Sheikh Maghraoui’s ‘fatwa’ or religious decree was condemned on Sunday by Morocco’s top body of Islamic scholars.

- Source: Morocco shuts 60 Muslim schools, AFP via News24.com, Sep. 26, 2008 — Summarized by Religion News Blog

Sheik Mohammed Ben Abderahman al-Maghraoui had issued a fatwa, or religious ruling, on his Web site saying it was lawful for a Muslim man to marry a 9-year-old girl because Islam’s Prophet Mohammed had done so.

Moroccan law, however, sets 18 as the minimum age for women to marry, and the Council of the Oulemas — the country’s highest religious authority — denounced al-Maghraoui as an “agitator.”

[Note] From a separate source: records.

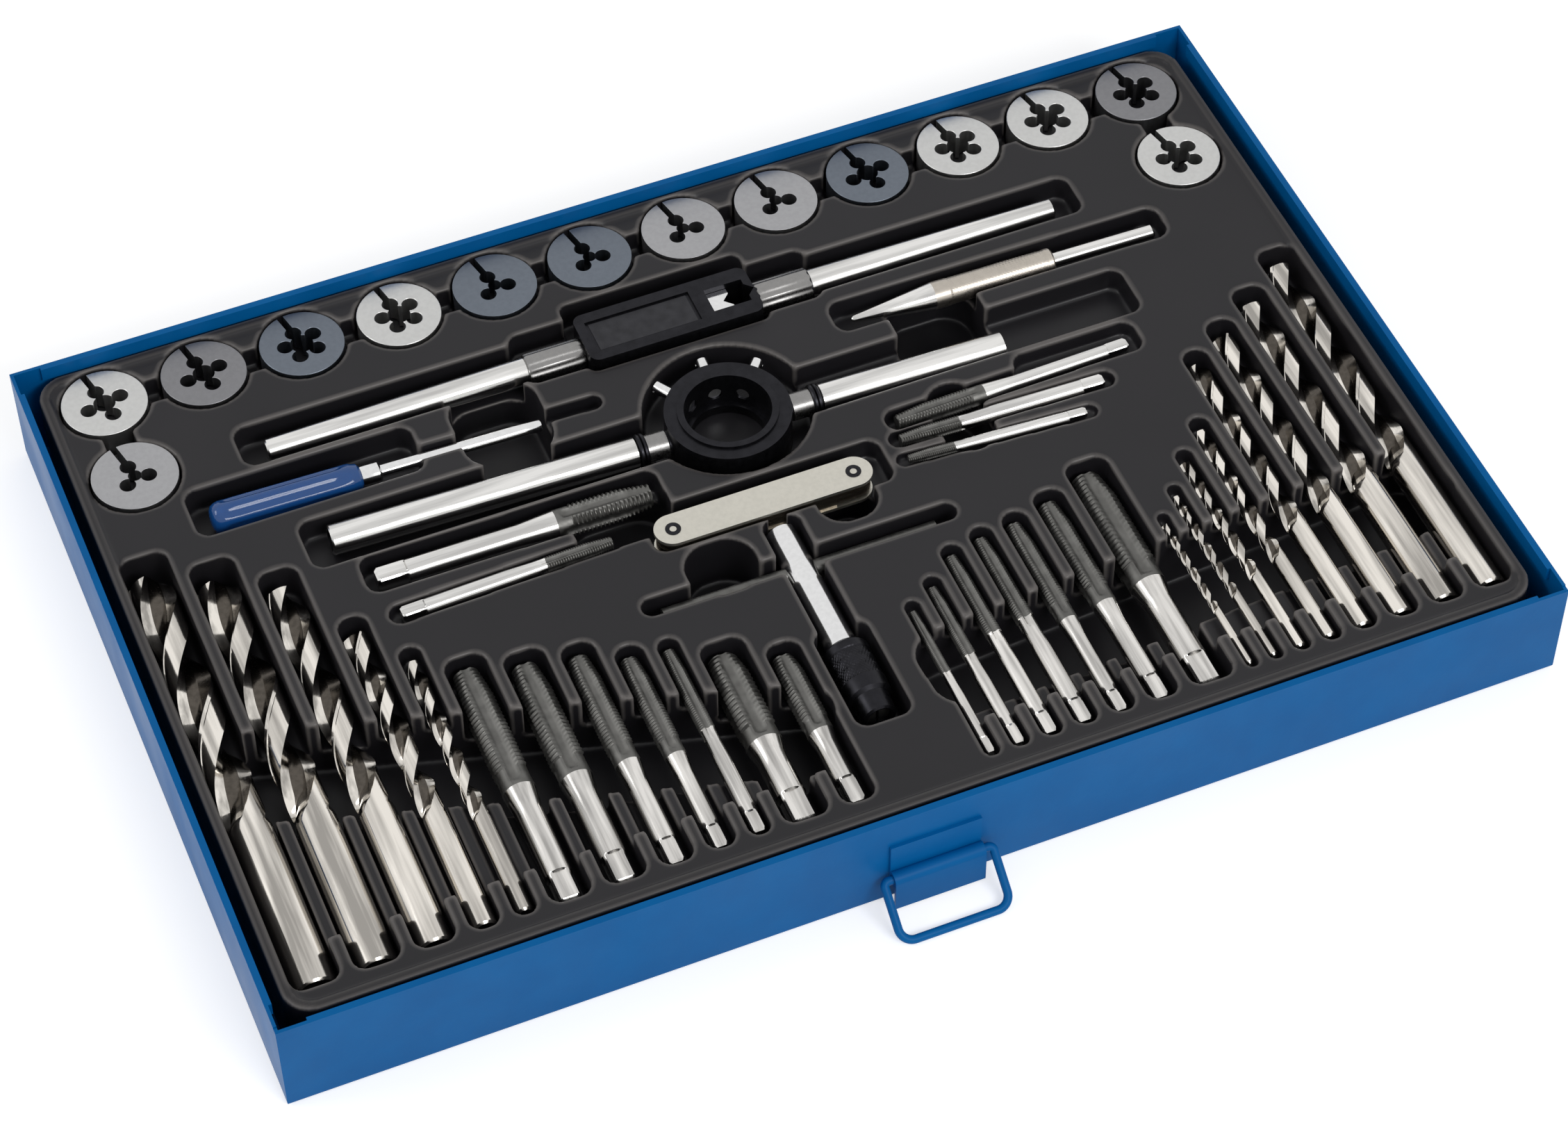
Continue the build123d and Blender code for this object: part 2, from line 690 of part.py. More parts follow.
with BuildPart() as tap_wrench_fixed_handle:
    right_face = wrench_right - wrench_x + neck_length
    with BuildSketch(wrench_axis.offset(right_face)):
        Circle(handle_inner / 2)
    with BuildSketch(wrench_axis.offset(right_face + handle_length)):
        Circle(handle_outer / 2)
    loft()

tap_wrench_fixed_handle.part.label = "tap_wrench_fixed_handle"
export_step(tap_wrench_fixed_handle.part, "parts/tap_wrench_fixed_handle.step")

# ---- die stock: ring with a seat for a die, two necks, tube handles and clamping screws
stock_seat = Plane(origin=stock_centre, x_dir=stock_run, z_dir=(0, 0, 1))
ring_bore = die_radius + ring_clearance
ring_middle = (ring_radius + ring_bore) / 2
with BuildPart() as die_stock_ring:
    with BuildSketch(stock_seat.offset(-ring_height / 2)):
        Circle(ring_radius)
        Circle(ring_bore - ring_shoulder, mode=Mode.SUBTRACT)
    extrude(amount=ring_shoulder_height)
    with BuildSketch(stock_seat.offset(ring_shoulder_height - ring_height / 2)):
        Circle(ring_radius)
        Circle(ring_bore, mode=Mode.SUBTRACT)
    extrude(amount=ring_height - ring_shoulder_height)
    with BuildSketch(stock_seat.offset(ring_height / 2)):
        Circle(ring_bore + ring_lip[0])
        Circle(ring_bore, mode=Mode.SUBTRACT)
    extrude(amount=ring_lip[1])
    for side in (-1, 1):
        neck_seat = Plane(origin=stock_centre + stock_run * side * ring_middle, z_dir=stock_run * side)
        with BuildSketch(neck_seat):
            Circle(stock_neck[0] / 2)
        extrude(amount=stock_neck_end - ring_middle)
    for angle in set_screw_angles:
        screw_run = Vector(cos(radians(angle)), sin(radians(angle)), 0)
        with BuildSketch(Plane(origin=stock_centre, z_dir=screw_run)):
            Circle(set_screw_diameter / 2 + screw_clearance)
        extrude(amount=ring_diameter, mode=Mode.SUBTRACT)

die_stock_ring.part.label = "die_stock_ring"
export_step(die_stock_ring.part, "parts/die_stock_ring.step")

for label, side, length in (
    ("die_stock_handle_left", -1, stock_handle_left),
    ("die_stock_handle_right", 1, stock_handle_right),
):
    with BuildPart() as stock_handle:
        with BuildSketch(Plane(origin=stock_centre + stock_run * side * stock_neck_end, z_dir=stock_run * side)):
            Circle(stock_handle_diameter / 2)
            Circle(stock_handle_diameter / 2 - stock_handle_wall, mode=Mode.SUBTRACT)
        extrude(amount=length)
    stock_handle.part.label = label
    export_step(stock_handle.part, f"parts/{label}.step")

for number, angle in enumerate(set_screw_angles, 1):
    screw_run = Vector(cos(radians(angle)), sin(radians(angle)), 0)
    screw_seat = Plane(origin=stock_centre + screw_run * (ring_bore + screw_tip_gap), z_dir=screw_run)
    with BuildPart() as set_screw:
        with BuildSketch(screw_seat):
            Circle(set_screw_diameter / 2)
        extrude(amount=set_screw_length)
        with BuildSketch(screw_seat.offset(set_screw_length - set_screw_slot[1])):
            Rectangle(set_screw_diameter, set_screw_slot[0])
        extrude(amount=set_screw_slot[1], mode=Mode.SUBTRACT)
    set_screw.part.label = f"set_screw_{number}"
    export_step(set_screw.part, f"parts/set_screw_{number}.step")

# ---- T-handle tap wrench: spindle with a cross hole, sliding bar, threaded chuck and two jaws
tee_axis = Plane(origin=(tee_x, tee_front, tee_z), x_dir=(1, 0, 0), z_dir=(0, 1, 0))
chuck_total = chuck_length + chuck_nose_length
with BuildPart() as t_wrench_spindle:
    with BuildSketch(tee_axis.offset(chuck_total + seat_gap)):
        Circle(tee_shaft / 2)
    extrude(amount=tee_back - tee_front - chuck_total - seat_gap)
    with BuildSketch(tee_axis.offset(jaw_inset + jaw_length)):
        Circle(spindle_nose / 2)
    extrude(amount=chuck_total + seat_gap - jaw_inset - jaw_length)
    with BuildSketch(Plane(origin=(tee_x - tee_shaft, tee_bar_y, tee_z), z_dir=(1, 0, 0))):
        Circle(tee_bar_diameter / 2 + tee_bar_clearance)
    extrude(amount=2 * tee_shaft, mode=Mode.SUBTRACT)

t_wrench_spindle.part.label = "t_wrench_spindle"
export_step(t_wrench_spindle.part, "parts/t_wrench_spindle.step")

with BuildPart() as t_wrench_bar:
    with BuildSketch(Plane(origin=(tee_x - tee_bar_length / 2, tee_bar_y, tee_z), z_dir=(1, 0, 0))):
        Circle(tee_bar_diameter / 2)
    extrude(amount=tee_bar_length)

t_wrench_bar.part.label = "t_wrench_bar"
export_step(t_wrench_bar.part, "parts/t_wrench_bar.step")

with BuildPart() as t_wrench_chuck:
    with BuildSketch(tee_axis):
        Circle(chuck_nose / 2)
    extrude(amount=chuck_nose_length)
    with BuildSketch(tee_axis.offset(chuck_nose_length)):
        Circle(chuck_diameter / 2)
    extrude(amount=chuck_length)
    with BuildSketch(tee_axis):
        Circle(spindle_nose / 2 + chuck_clearance)
    extrude(amount=chuck_total, mode=Mode.SUBTRACT)

t_wrench_chuck.part.label = "t_wrench_chuck"
export_step(t_wrench_chuck.part, "parts/t_wrench_chuck.step")

with BuildPart() as t_wrench_jaws:
    with BuildSketch(tee_axis.offset(jaw_inset)):
        Circle(spindle_nose / 2)
        Rectangle(jaw_gap, spindle_nose, mode=Mode.SUBTRACT)
    extrude(amount=jaw_length)

t_wrench_jaws.part.label = "t_wrench_jaws"
export_step(t_wrench_jaws.part, "parts/t_wrench_jaws.step")

# ---- screw pitch gauge: two plates on two rivets, with the notched leaves between them
rivet_places = [(gauge_x + side * gauge_rivet_span / 2, gauge_y) for side in (-1, 1)]
gauge_bottom = cross_top - gauge_height
with BuildPart() as pitch_gauge_case:
    for level in (gauge_bottom, cross_top - gauge_plate):
        with BuildSketch(Plane.XY.offset(level)):
            with Locations((gauge_x, gauge_y)):
                SlotOverall(gauge_length, gauge_width)
        extrude(amount=gauge_plate)
    with BuildSketch(Plane.XY.offset(gauge_bottom)):
        with Locations(*rivet_places):
            Circle(gauge_rivet / 2)
    extrude(amount=gauge_height)
    with BuildSketch(Plane.XY.offset(gauge_bottom)):
        with Locations(*rivet_places):
            Circle(gauge_eyelet / 2)
    extrude(amount=gauge_height, mode=Mode.SUBTRACT)

pitch_gauge_case.part.label = "pitch_gauge_case"
export_step(pitch_gauge_case.part, "parts/pitch_gauge_case.step")

leaf_room = gauge_height - 2 * gauge_plate
leaf_thickness = leaf_room / gauge_leaves - leaf_gap
with BuildPart() as pitch_gauge_leaves:
    for number in range(gauge_leaves):
        side = 1 if number % 2 else -1
        level = gauge_bottom + gauge_plate + leaf_gap / 2 + number * (leaf_thickness + leaf_gap)
        with BuildSketch(Plane.XY.offset(level)):
            with Locations((gauge_x, gauge_y)):
                Rectangle(gauge_rivet_span - 4 * gauge_rivet, gauge_width - 2 * leaf_inset)
            with Locations(rivet_places[number % 2]):
                Circle(gauge_width / 2 - leaf_inset)
                Circle(gauge_rivet / 2 + screw_clearance, mode=Mode.SUBTRACT)
            with Locations((gauge_x + side * gauge_rivet_span / 4, gauge_y)):
                Rectangle(gauge_rivet_span / 2 - gauge_rivet, gauge_width - 2 * leaf_inset)
                with Locations((side * gauge_rivet_span / 4, 0)):
                    Circle(gauge_rivet / 2 + screw_clearance, mode=Mode.SUBTRACT)
        extrude(amount=leaf_thickness)

pitch_gauge_leaves.part.label = "pitch_gauge_leaves"
export_step(pitch_gauge_leaves.part, "parts/pitch_gauge_leaves.step")

# ---- screwdriver: fluted plastic handle, and a blade whose collar meets it
driver_seat = lying(*driver_ends, driver_z)
driver_length = span(*driver_ends)[1]
with BuildPart() as screwdriver_handle:
    with BuildSketch(driver_seat):
        Circle(driver_handle[1] / 2)
    extrude(amount=driver_handle[0])
    driver_run = Axis(driver_seat.origin, driver_seat.z_dir)
    fillet(screwdriver_handle.faces().group_by(driver_run)[0].edges(), radius=driver_cap[0])
    with BuildSketch(driver_seat.offset(driver_cap[1])):
        with PolarLocations(driver_handle[1] / 2 + driver_flute / 2, driver_flutes):
            Circle(driver_flute)
    extrude(amount=driver_handle[0] - 2 * driver_cap[1], mode=Mode.SUBTRACT)

screwdriver_handle.part.label = "screwdriver_handle"
export_step(screwdriver_handle.part, "parts/screwdriver_handle.step")

with BuildPart() as screwdriver_blade:
    with BuildSketch(driver_seat.offset(driver_handle[0])):
        Circle(driver_collar[1] / 2)
    extrude(amount=driver_collar[0])
    with BuildSketch(driver_seat.offset(driver_handle[0] + driver_collar[0])):
        Circle(driver_shaft / 2)
    extrude(amount=driver_length - driver_handle[0] - driver_collar[0])

screwdriver_blade.part.label = "screwdriver_blade"
export_step(screwdriver_blade.part, "parts/screwdriver_blade.step")

# ---- centre punch: tapered point, knurled grip and plain rod
punch_seat = lying(*punch_ends, punch_z)
punch_length = span(*punch_ends)[1]
with BuildPart() as centre_punch:
    with BuildSketch(punch_seat):
        Circle(punch_tip[1] / 2)
    with BuildSketch(punch_seat.offset(punch_tip[0])):
        Circle(punch_body[1] / 2)
    loft()
    with BuildSketch(punch_seat.offset(punch_tip[0])):
        Circle(punch_body[1] / 2)
    extrude(amount=punch_body[0])
    with BuildSketch(punch_seat.offset(punch_tip[0] + punch_body[0])):
        Circle(punch_rod / 2)
    extrude(amount=punch_length - punch_tip[0] - punch_body[0])

centre_punch.part.label = "centre_punch"
export_step(centre_punch.part, "parts/centre_punch.step")
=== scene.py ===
"""Looks for the tap and die storage drawer: painted steel, a formed black insert and its tools."""

import json
import math

import bmesh
import bpy
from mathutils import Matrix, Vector


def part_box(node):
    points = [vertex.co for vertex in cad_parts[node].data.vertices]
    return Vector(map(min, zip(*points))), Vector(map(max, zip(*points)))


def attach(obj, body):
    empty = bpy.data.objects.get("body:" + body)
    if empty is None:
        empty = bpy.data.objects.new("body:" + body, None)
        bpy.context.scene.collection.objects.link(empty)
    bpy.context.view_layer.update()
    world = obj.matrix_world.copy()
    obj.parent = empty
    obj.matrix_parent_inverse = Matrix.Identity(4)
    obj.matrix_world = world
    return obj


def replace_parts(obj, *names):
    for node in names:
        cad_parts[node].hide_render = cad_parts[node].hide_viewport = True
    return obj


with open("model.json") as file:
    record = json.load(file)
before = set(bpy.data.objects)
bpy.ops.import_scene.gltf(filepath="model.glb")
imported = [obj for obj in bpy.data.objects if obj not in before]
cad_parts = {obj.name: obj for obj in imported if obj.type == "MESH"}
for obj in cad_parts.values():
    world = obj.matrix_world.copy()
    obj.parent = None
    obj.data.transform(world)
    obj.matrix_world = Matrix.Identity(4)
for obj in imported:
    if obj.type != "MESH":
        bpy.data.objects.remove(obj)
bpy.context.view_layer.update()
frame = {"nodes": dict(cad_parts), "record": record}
NODES = frame["nodes"]
BODY_OF_NODE = {
    node: body for body, members in frame["record"]["behaviour"]["bodies"].items() for node in members
}
MM = 0.001

# ---- view: place in metres, turn in degrees, lens and sensor in millimetres
CAMERA_PLACE = (-0.2945, -0.7284, 0.9515)
CAMERA_TURN = (39.325, 0.281, -22.599)
CAMERA_LENS = 96.88
CAMERA_SENSOR = 36

# ---- light: each lamp's place and width in metres, and its power
LAMPS = {
    "front_key": ((0.3, -1.3, 1.1), 0.9, 11),
    "left_fill": ((-1.3, 0.4, 1.1), 0.7, 5),
}
LAMP_DEPTH = 0.5
ROOM_STRENGTH = 0.42
FLOOR_GLOW = 0.5
FLOOR_REACH = 6.0
FLOOR_DROP = 0.0002

# ---- sharp edges: the angle in degrees from which an edge stays sharp, or is broken
SKIN_ANGLE = 35
NODE_ANGLE = 30
BROKEN_ANGLE = 50
SHEET_BREAK = 0.35
DIE_BREAK = 0.35

# ---- insert; this and all sizes below are in millimetres
INSERT_CORNER = 9.0
INSERT_SKIN = 1.5
CORNER_DROP = 1.6
CORNER_STEPS = 12
VOXEL = 0.7

# ---- drills and taps: a middle tap has its tip, its square end, its diameter and its thread's length
DRILL_NODES = [f"drill_{number}" for number in range(1, 14)]
ROW_TAPS = [f"tap_{number}" for number in range(1, 15)]
MIDDLE_TAPS = {
    "tap_15": ((-31.8, 15.1), (-114.8, 15.7), 9.6, 29.0),
    "tap_16": ((-48.8, 1.1), (-112.8, -0.9), 5.0, 24.0),
    "tap_17": ((44.2, 11.7), (119.2, 13.5), 6.6, 28.0),
    "tap_18": ((42.2, 4.5), (106.2, 2.5), 5.0, 22.0),
    "tap_19": ((41.2, -3.5), (96.2, -7.1), 3.6, 17.0),
}
CROSS_TOP = 31.0
HELIX_ANGLE = math.radians(30)
FLUTE_SHARE = 0.64
FLUTE_RADIUS = 0.92
FLUTE_CENTRE = 1.14
POINT_ANGLE = math.radians(118)
MARGIN_ANGLE = math.radians(11)
CLEARED_RADIUS = 0.955
FLUTE_PAINT = 0.94
DRILL_CHAMFER = 0.6
STEPS_PER_TURN = 48
LEAST_STEPS = 40
THREAD_SHARE = 0.52
SHANK_SHARE = 0.74
SLIM_TAP = 6.0
SQUARE_SHARE = 0.78
SQUARE_LENGTH_SHARE = 0.95
SQUARE_RUN = 2.0
TAP_LEAD = 0.12
FINE_RIDGE = 0.035
COARSE_RIDGE = 0.085
TAP_SIDES = 64
RUN_OUT_SHARE = 0.15
RUN_OUT_RADIUS = 0.9
LEAD_TAPER = 0.24
TAP_FLUTE_HALF_ANGLE = 0.42
TAP_FLUTE_DEPTH = 0.36
STEPS_PER_THREAD = 5

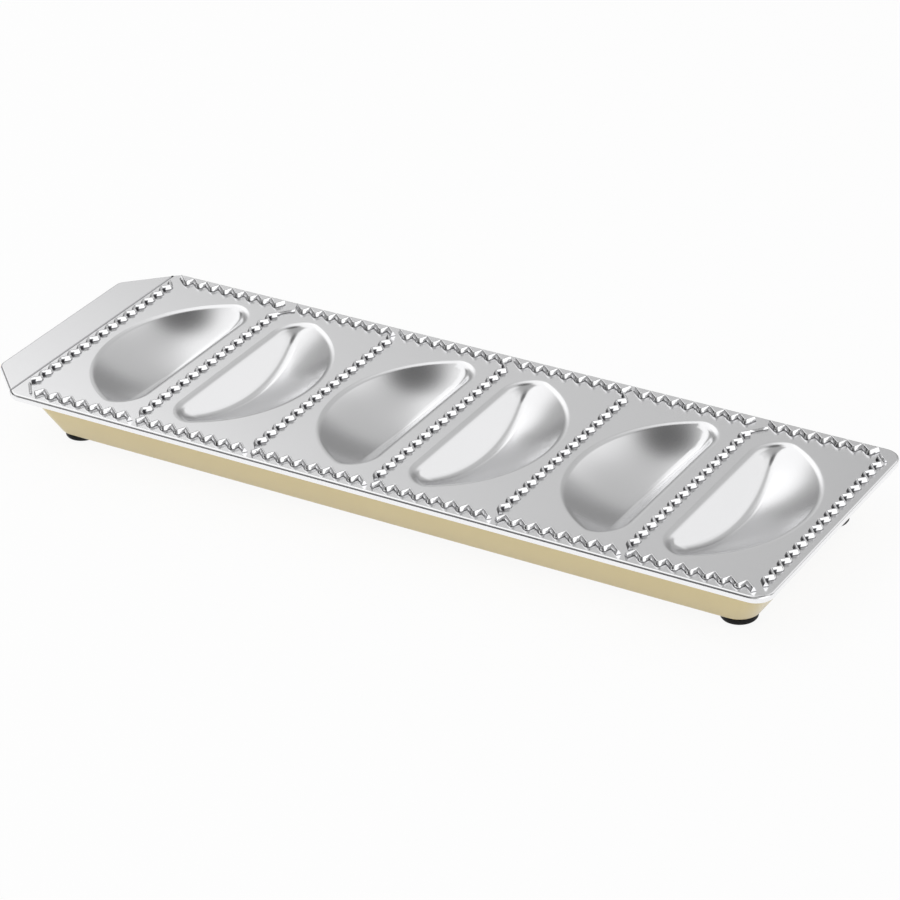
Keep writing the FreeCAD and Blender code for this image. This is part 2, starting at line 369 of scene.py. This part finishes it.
def add_node(tree, kind, values=None, **settings):
    """One node, with its settings and its sockets' values or links."""
    made = tree.nodes.new(kind)
    for key, value in settings.items():
        setattr(made, key, value)
    for key, value in (values or {}).items():
        socket = made.inputs[key]
        if isinstance(value, bpy.types.NodeSocket):
            tree.links.new(value, socket)
        else:
            socket.default_value = value
    return made


def figure(tree, operation, *values):
    """A Math node's output."""
    return add_node(tree, "ShaderNodeMath", dict(enumerate(values)), operation=operation).outputs[0]


def ramp(tree, value, start, stop, low=0.0, high=1.0, **settings):
    """A Map Range node's output, which goes from low at start to high at stop."""
    ends = {"Value": value, "From Min": start, "From Max": stop, "To Min": low, "To Max": high}
    return add_node(tree, "ShaderNodeMapRange", ends, **settings).outputs[0]


def mixed_colour(tree, share, low, high):
    """A Mix node's output, between two colours."""
    return add_node(tree, "ShaderNodeMix", {0: share, 6: low, 7: high}, data_type="RGBA").outputs[2]


def speckle(tree, scale, detail, coordinates=None):
    """A Noise Texture's output, on the object's own coordinates unless others are given."""
    place = coordinates or add_node(tree, "ShaderNodeTexCoord").outputs["Object"]
    return add_node(tree, "ShaderNodeTexNoise", {"Vector": place, "Scale": scale, "Detail": detail}).outputs["Fac"]


def new_material(name, **values):
    """Material with a Principled shader; returns it, its tree and the shader."""
    material = bpy.data.materials.new(name)
    material.use_nodes = True
    tree = material.node_tree
    shader = tree.nodes["Principled BSDF"]
    for key, value in values.items():
        shader.inputs[key.replace("_", " ")].default_value = value
    return material, tree, shader


def finish_with(tree, shader, colour, height, strength, distance):
    """Gives a shader its colour and a bump."""
    bump = add_node(tree, "ShaderNodeBump", {"Strength": strength, "Distance": distance, "Height": height})
    tree.links.new(bump.outputs[0], shader.inputs["Normal"])
    tree.links.new(colour, shader.inputs["Base Color"])


aluminium, tree, shader = new_material("satin_aluminium", Metallic=1.0)
place = add_node(tree, "ShaderNodeTexCoord").outputs["Object"]
rolled = add_node(tree, "ShaderNodeMapping", {"Vector": place, "Scale": (60.0, 2200.0, 2200.0)})
metal = mixed_colour(tree, speckle(tree, 1.0, 3.0, rolled.outputs[0]), (0.90, 0.90, 0.91, 1), (0.95, 0.95, 0.96, 1))
# Painted shade: a thin dark line along the crease's groove, standing in for the shade the stamped crease holds.
across = add_node(tree, "ShaderNodeSeparateXYZ", {"Vector": place}).outputs["X"]
from_crease = figure(tree, "ABSOLUTE", figure(tree, "ADD", across, -0.001 * crease_middle))
in_crease = ramp(tree, from_crease, 0.0002, 0.0006, 0.8, 0.0)
metal = mixed_colour(tree, in_crease, metal, (0.16, 0.16, 0.17, 1))
tree.links.new(ramp(tree, speckle(tree, 22.0, 2.0), 0.0, 1.0, 0.18, 0.23), shader.inputs["Roughness"])
finish_with(tree, shader, metal, speckle(tree, 2600.0, 2.0), 0.12, 0.00003)
sheet_data.materials.append(aluminium)
pressed_sheet = put_in_scene("pressed_sheet", sheet_data)
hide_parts("mould_plate")
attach(pressed_sheet, body)

# Cutting ridges: zigzag folds pressed up from the same aluminium sheet round every cell, with short straight
# folds across four of the junctions. Each row is a line that the node tree bends to and fro and sweeps with
# the fold's section. Painted shade darkens the folds at their roots, and on the cross rows in their near hollows
# and on the lower parts of their near left flanks.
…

“What the Prophet can do is not open to ordinary Muslims,” said lawyer Mourad El Bekkouri, who filed a legal complaint this month asking “the king’s prosecutor to sue al-Maghraoui for promoting pedophilia and rape.”
[...]

Al-Maghraoui was not immediately available for comment, but his Web site appeared to be accessible from outside Morocco.

Several newspapers reported that al-Maghraoui’s religious schools and his Web site were funded by Saudi Arabia, which promotes a particularly rigorous strain of Islam known as Wahhabism.

Morocco, which is a relatively tolerant Muslim country and a strong U.S.-ally, has been battling a growing tide of radical Islam in recent years. The North African kingdom has tried to balance its courtship of Western tourism with the expectations of traditionalist societies in its population.